EXPLAINABLE TOXICITY DETECTION IN TEXT USING TRANSFORMER MODEL AND TOKEN-LEVEL ATTRIBUTIONS

Authors

  • Deeksha MG, Grishel, Aravinda Prabhu S

DOI:

https://doi.org/10.25215/8194288770.18

Abstract

The proliferation of hate speech on online platforms calls for robust and transparent moderation tools. This paper introduces an explainable transformer-based framework for detecting and interpreting linguistic toxicity. We utilize a fine-tuned BERT architecture for multi-class classification to effectively make distinctions among toxic, offensive, and neutral contents. Importantly, the model integrates explainability using transformers-interpret to generate token-level attributions, visually highlighting specific terms that contribute to any such classification. This system is implemented as an interactive Streamlit web application that allows users to submit text or upload PDF documents for real-time analysis.
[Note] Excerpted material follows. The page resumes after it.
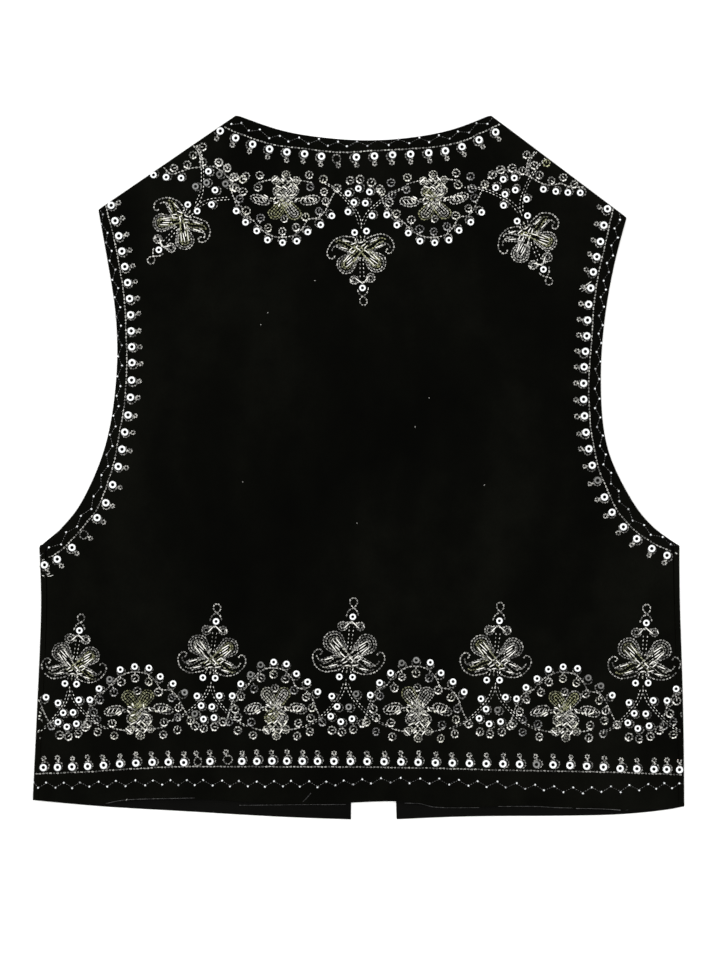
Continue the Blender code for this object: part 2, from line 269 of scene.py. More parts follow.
# Garland cells: flower heart x and y, turn, width and height of the arch against the drawn
# ones, negative where it hangs, and the dull sequins of the arch.
HEM_CELLS = (
    (-256.6, -176.5, 0.0, 1.0, 0.97, ()),
    (-158.0, -174.1, -1.9, 1.03, 0.95, (2, 8)),
    (-59.5, -173.2, 0.2, 0.93, 1.02, (2, 3)),
    (42.6, -173.6, 1.0, 1.02, 1.07, (3, 4)),
    (148.5, -175.2, 0.5, 1.04, 0.98, (6, 7)),
    (255.2, -176.1, 0.0, 1.0, 1.0, ()),
)
NECK_CELLS = (
    (-52.8, 192.3, 0.3, 1.04, -0.94, ()),
    (54.4, 192.3, -3.9, 1.03, -0.94, ()),
)

# Sprays at the ends of the neck border: sequins, loops, olive loops and stems.
LEFT_SPRAY = (
    ((-147.1, 210.0), (-138.1, 208.4), (-127.4, 207.8)),
    (
        (-132.6, 215.0), (-123.0, 217.5), (-118.8, 224.4), (-111.8, 230.2), (-111.6, 219.4),
        (-100.3, 219.4), (-94.0, 215.2), (-88.5, 208.9), (-81.0, 209.5),
    ),
    (),
    (
        ((-150.0, 214.0), (-140.8, 216.1), (-135.3, 210.6), (-128.0, 212.6), (-120.5, 215.0),
         (-112.8, 215.5)),
        ((-118.8, 231.5), (-113.9, 224.4), (-113.4, 215.5)),
        ((-117.2, 231.5), (-112.3, 224.4), (-111.8, 215.5)),
        ((-112.8, 215.5), (-104.0, 216.4), (-96.5, 211.0), (-90.0, 204.5)),
    ),
)
RIGHT_SPRAY = (
    ((132.8, 199.9), (141.6, 198.2), (150.4, 197.4), (159.3, 197.1)),
    ((120.7, 224.6), (126.2, 217.0), (130.0, 210.0), (138.5, 206.1), (147.1, 208.4), (154.8, 203.4)),
    ((135.0, 218.8),),
    (
        ((112.4, 213.3), (122.3, 209.5), (133.3, 203.4), (143.2, 203.4), (145.5, 204.5),
         (152.1, 201.2), (162.0, 201.7)),
        ((128.4, 227.1), (122.9, 220.0), (122.4, 210.0)),
        ((126.8, 227.1), (121.5, 220.0), (121.0, 210.0)),
        ((108.4, 211.6), (104.6, 214.4), (98.0, 212.2), (92.4, 207.4)),
    ),
)

# Loose bits: thread ends as points; grey dashes by the hem, partly hairs and partly a painted
# highlight where the hem's edge catches the light, as shine, width against the drawn thread and
# points; lint as x, y and length.
LOOSE_THREADS = (
    ((158.6, 128.0), (163.5, 131.0), (167.4, 133.9)),
    ((160.2, 126.3), (163.9, 128.6), (166.2, 132.4)),
    ((-228.5, -77.3), (-222.8, -78.3), (-219.0, -77.2)),
)
HAIRS_AND_GLINTS = (
    (0.22, 0.5, ((-183.0, -241.6), (-168.0, -238.9), (-143.0, -237.9), (-117.0, -237.3))),
    (0.2, 0.6, ((-86.0, -243.0), (-62.2, -242.8), (-36.9, -242.5), (-22.0, -242.5), (-9.0, -242.4))),
    (0.2, 0.6, ((-40.2, -240.4), (-36.8, -237.0), (-34.1, -233.7))),
    (0.2, 0.6, ((33.1, -241.4), (44.7, -241.9), (56.9, -244.5), (86.8, -244.7))),
    (
        0.2,
        0.6,
        ((100.4, -243.8), (126.0, -243.8), (143.6, -244.7), (172.4, -245.2), (194.0, -246.4)),
    ),
)
LINT = (
    (-31.3, 134.3, 1.3),
    (-65.2, 111.2, 1.0),
    (-70.2, 102.6, 1.2),
    (50.8, 50.0, 1.0),
    (40.7, 29.2, 1.3),
    (90.4, -12.6, 1.2),
    (-1.1, -40.0, 1.0),
    (-83.2, -10.4, 0.9),
    (-166.7, -238.7, 1.6),
    (-80.3, -240.8, 1.4),
)

# Stage: half the surface's length; middle of the view; the camera's sensor in millimetres;
# lamps as name, place, turn, size and share of the light; and the light of the room.
FLOOR_HALF = 3.0
VIEW_MIDDLE = (1.08 * MM, -9.0 * MM)
SENSOR = 36.0
LAMPS = (
    ("overhead", (0.0, 0.1, 3.2), (0.0, 0.0, 0.0), 3.0, 1.0),
    ("window", (-2.4, 1.6, 2.0), (0.0, -0.9, 0.45), 2.0, 0.35),
)
ROOM_COLOUR = (1.0, 0.995, 0.975, 1.0)
ROOM_STRENGTH = 0.76


def slot_colour(slot):
    """The base colour that the part's record gives a finish."""
    return tuple(SLOT_COLOURS[slot])


# Settings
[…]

These visual explanations are accompanied by probabilistic classifications through the interface for gaining insight into the results. A keyword-based reasoning component further enhances user trust and interpretability, complementing these deep learning attributions. Experimental evaluations on benchmark datasets such as the Hate Speech and Offensive Language Dataset establish the model's high accuracy, strong generalization, and balanced sensitivity across categories. This work presents a practical, user-centric tool for content moderation and contributes to the field of explainable NLP for the critical task of understanding digital toxicity.

Published

2026-03-11